How to split a string with whitespace chars at the beginning?

Question

Quick example:

public class Test {
    public static void main(String[] args) {
        String str = \"   a b\";
        String[] arr = str.split(\"\\\\s+\")         


        

Answer 1

The simple solution is to use trim() to remove leading (and trailing) whitespace before the split(...) call.

You can't do this with just split(...). The split regex is matching string separators; i.e. there will necessarily be a substring (possibly empty) before and after each matched separator.

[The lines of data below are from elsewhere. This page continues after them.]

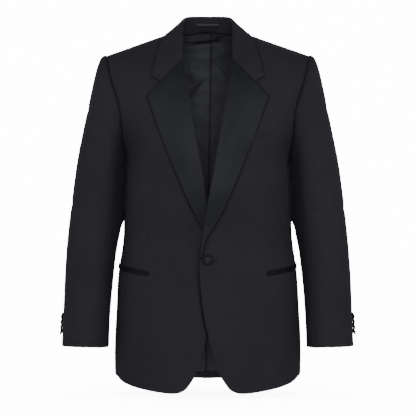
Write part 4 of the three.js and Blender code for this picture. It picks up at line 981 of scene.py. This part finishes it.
MIDDLE = (0, 0, -0.36)
BACK_LIGHT = 60
lamp("AREA", "soft_front", (0.2, -5.1, 0.45), MIDDLE, shape="RECTANGLE", size=2.4, size_y=2.0, energy=109)
lamp("AREA", "soft_low", (0.1, -4.4, -1.5), MIDDLE, shape="RECTANGLE", size=2.4, size_y=1.4, energy=2.5)
lamp("AREA", "soft_left", (-3.2, -1.6, 0.7), MIDDLE, shape="RECTANGLE", size=1.2, size_y=2.4, energy=42)
lamp("AREA", "soft_right", (3.2, -1.6, 0.7), MIDDLE, shape="RECTANGLE", size=1.2, size_y=2.4, energy=45)
wash = lamp("SUN", "floor_wash", (0, 0, 5), (0, 0, 0), energy=SHADOW_SHARE * PAPER_GLOW * math.pi / 0.9, angle=math.radians(75))
light_only(wash, [floor])
# Daylight that comes in at the neck and hem, which the small lamps outside can't give
linings = [LININGS[side] for side in SIDES]
wools = [*SHELLS.values(), collar]
light_only(
    lamp("AREA", "soft_back", (0.4, 5.1, 0.6), MIDDLE, shape="RECTANGLE", size=2.4, size_y=2.0, energy=BACK_LIGHT),
    wools,
)
light_only(lamp("AREA", "neck_fill", (0.1, -0.9, 0.9), (0, 0.1, -0.1), size=0.7, energy=2.4), linings)
light_only(lamp("AREA", "hem_fill", (0, -0.6, -1.15), (0, 0.12, -0.72), size=0.6, energy=1.6), linings)

# The room's own dim light, darker above than below
world = bpy.data.worlds.new("room")
world.use_nodes = True
room = world.node_tree
direction = room.nodes.new("ShaderNodeTexCoord")
split = room.nodes.new("ShaderNodeSeparateXYZ")
shade = room.nodes.new("ShaderNodeMapRange")
room.links.new(direction.outputs["Generated"], split.inputs[0])
room.links.new(split.outputs["Z"], shade.inputs["Value"])
for socket, value in {"From Min": -0.5, "From Max": 0.9, "To Min": 0.22, "To Max": 0.10}.items():
    shade.inputs[socket].default_value = value
room.links.new(shade.outputs["Result"], room.nodes["Background"].inputs["Strength"])
room.nodes["Background"].inputs["Color"].default_value = (1, 1, 1, 1)
bpy.context.scene.world = world

CAMERA_DISTANCE = 4.5
PIXEL = 2.2 * MM  # size of a pixel at the jacket's middle
IMAGE_WIDTH = 416
SENSOR = 36
camera_data = bpy.data.cameras.new("camera")
camera_data.sensor_width = SENSOR
camera_data.lens = SENSOR * CAMERA_DISTANCE / (PIXEL * IMAGE_WIDTH)
camera_data.clip_end = 50
camera = bpy.data.objects.new("camera", camera_data)
bpy.context.scene.collection.objects.link(camera)
camera.location = (0.0006, -CAMERA_DISTANCE, -0.378)
camera.rotation_euler = (math.pi / 2, 0, 0)
bpy.context.scene.camera = camera
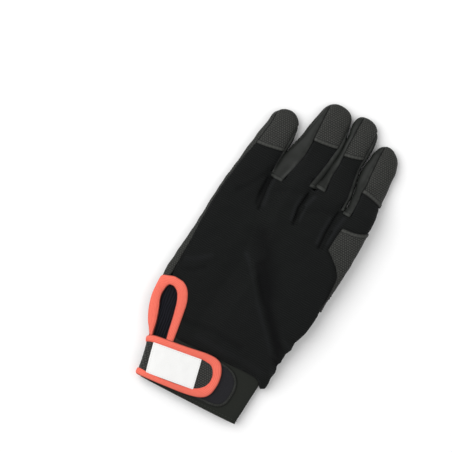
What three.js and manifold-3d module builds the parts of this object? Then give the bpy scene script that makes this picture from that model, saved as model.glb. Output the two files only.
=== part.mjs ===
// A lined work glove for the left hand. It lies palm down with its thumb folded under the palm.
// Millimetres, +Z up. X runs from the little-finger edge to the index edge and Y from the wrist to the
// fingertips. The glove is one hollow shell of cloth and leather, cut along its seams into its panels.
import * as THREE from "three";
import { mergeVertices } from "three/addons/utils/BufferGeometryUtils.js";
import Module from "manifold-3d";

const wasm = await Module();
wasm.setup();

// Driving dimensions
const WALL = 1.7; // outer cloth or leather with its lining
const SEAM_GAP = 0.3; // between two panels that are sewn together
const FLATTEN = 0.5; // how far the underside is pressed flat where it rests
const PALM_SEAM_HEIGHT = 6; // the side seam between palm and back, over the underside
const FOURCHETTE_SEAM_HEIGHT = 3; // the seam between a fourchette and the finger front
const CUFF_SEAM_HEIGHT = 7.2; // where the back and palm parts of the cuff meet
const CUFF_TOP = 39; // the seam between the cuff and the hand
const HEM_AT_MIDDLE = -1.6; // the wrist hem runs slightly askew
const HEM_SLOPE = 0.05;
const THUMB_ROOT = [38, 47]; // where the palm comes down again beside the folded thumb
const FOLD_WIDTH = 18; // across the slope where the hand rises over the thumb
const OVAL_POWER = 2.6; // how square the sections are
const EDGE_CROWDING = 1.5; // how much closer a section's columns stand at its edges
const COLUMNS = { hand: 13, thumb: 8, finger: 6 }; // points across the top of a section
const THUMB_CLEARANCE = 0.5; // between the fold's underside and the cut that frees the thumb
const MOUTH_OVERRUN = 2; // how far the hollow is cut out past the hem
const GUSSET_LAP = 2; // how far the gusset reaches under the vent's binding
const HIGH = 60; // over everything
const LOW = -20; // under everything
const ASIDE = 90; // out past both edges of the hand
const BEHIND = -30; // out past the hem
const CROTCH_LOW = 14; // under the crotch patch's part on the back of the hand
const VENT_LOW = 4; // under the vent, over the palm side of the cuff
const STRAP_LOW = 8; // under the strap, over the palm side of the cuff
const MERGE_DISTANCE = 1e-4;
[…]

You can deal with the case where the whitespace is at the end by using split(..., 0). This discards any trailing empty strings. However, there is no equivalent form of split for discarding leading empty strings.

Answer 2

Kind of a cheat, but replace:

String str = "   a b";

with

String[] arr = "   a b".trim().split("\\s+");

Answer 3

The other way to trim it is to use look ahead and look behind to be sure that the whitespace is sandwiched between two non-white-space characters,... something like:

String[] arr = str.split("(?<=\\S)\\s+(?=\\S)");

The problem with this is that it doesn't trim the leading spaces, giving this result:

   a
b

but nor should it as String#split(...) is for splitting, not trimming.

Answer 4

Instead of trimming, you could just add an if to check if a string is empty or not.